From my experience and I have bought and sold several houses in the past 40 years. With a growing family you never come out ahead other than size and desires. Financially you are always behind the curve. Ryan unless you move or out grow what you have, stay with it and pour money into paying the thing off. Early in my career I was provided a parsonage or home to live in as part of my salary, while that was good to not have house payments in many other ways it was a real pain. Owning rather that renting has it’s down sides but in the long run I woulds rather do it. At least I’m not paying for some one elses investment.

@Scott – Thanks!

@Lee – I agree selling and renting would not likely turn out well in the end. I’m not sure about pouring money into it though.

While it might be “comforting” to pay off our mortgage early, I believe the opportunity cost of that money (especially with such low interest rates) is too high for me to do it AND reach my number by my date.

When you are emotionally attached to a house it’s called ‘home’ and your mother doesn’t think you should sell either. 🙂

@ Sue – Nicely said!

@ Ryan – A home performs two functions: housing and investment.

Like most dual-purpose things, owning your own home is probably a poor compromise on both …

… in my experience, you can usually rent a better house than you can afford to buy AND can usually find much better returning investments.

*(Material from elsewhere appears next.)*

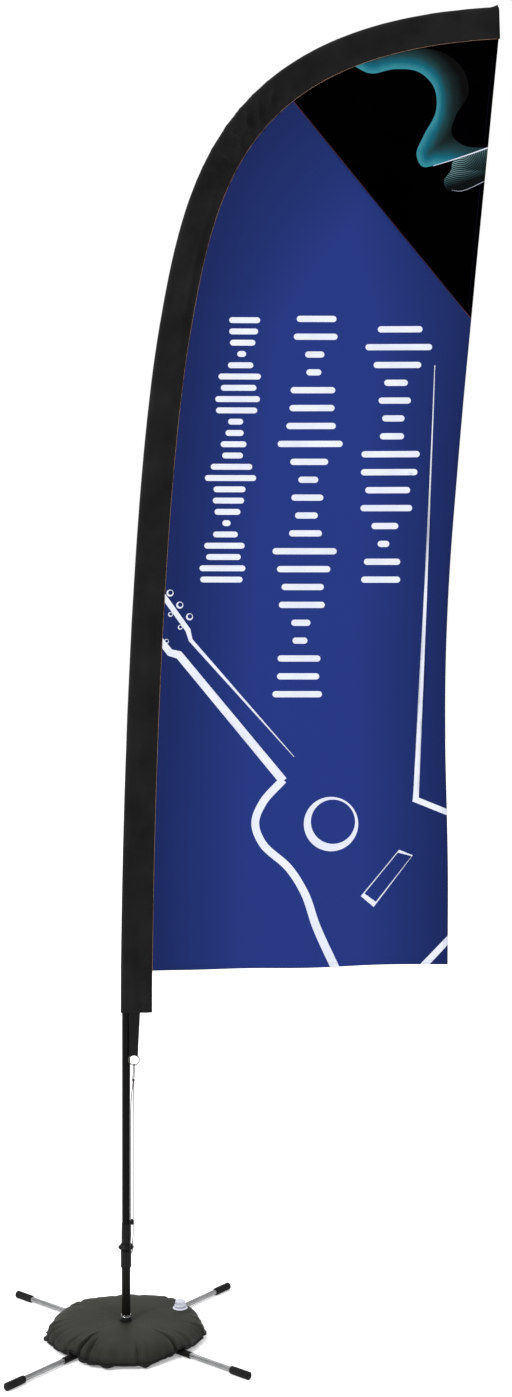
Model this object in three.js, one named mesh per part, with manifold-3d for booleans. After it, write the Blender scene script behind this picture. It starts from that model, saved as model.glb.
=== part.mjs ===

Yet, I recommend that one does own their own home, for a number of reasons:

1. Often it can turn out to be a person’s only investment,

2. It is a ‘safety net’ in case all else goes wrong,

3. You have continuity of tenure (the ‘landlord’ won’t kick you out, as long as you keep up with the payments)

4. Over time, you may build up equity that you can ‘release’ to kick-start other investing activities.

For me, it was always 3. (and, the associated ’emotional attachment’ that comes with calling your house your ‘home’ as Sue suggests) that held the most sway as I always expected to make my ‘fortune’ elsewhere. And, I have never actually used the equity for investing (except for my brief HELOC-fueled stock speculation experiment of 2007/2008).

So, I would suggest that you ask yourself the following question:

If I were to invest in a house right now, given my current net worth, is this the house that I would invest in (and, if not, are the changeover costs/hassles worth it)?

If the answer is YES, then stay. If the answer is NO, then sell/move … be it into a rental or to purchase another.

This is a question that we all need to ask at least once per year (or, whenever the market and/or our financial position changes), as – in effect – we are ‘buying’ our house every year (by missing the opportunity of selling and putting the money to work elsewhere).

I forgot about #4
4. Over time, you may build up equity that you can ‘release’ to kick-start other investing activities.

Over the years it’s been the equity that came in handy for things I wanted or needed, too bad I wasn’t thinking about the “investment” side of life.

Keep the house or “a” house

@Ryan – I hope the housing market recovers soon!

@Adrian – I agree that we have to examine our housing situation regularly but isn’t it a hassle to move purely for that reason? I think I’m beginning to agree with Robert Kiyosaki more on not treating our home as an asset. But now we need to fit in the 20% Equity and 25% Income Rules as well. Maybe applying the rules for “affordability” and treating it as a non-asset when looking at it as an investment.

@ Mark – Yes, but the 20% Rule is a MAXIMUM (and, recognizes that your house is a poor asset, at best) … these extra questions help you deal with deciding if THIS house is right for you, even if you are under the Max. (and negative equity is surely under the max.?).

All I’m asking you to do – at least once per year (or whenever the market changes significantly) – is re-examine your decision, taking into account the emotional/hassles/etc. No?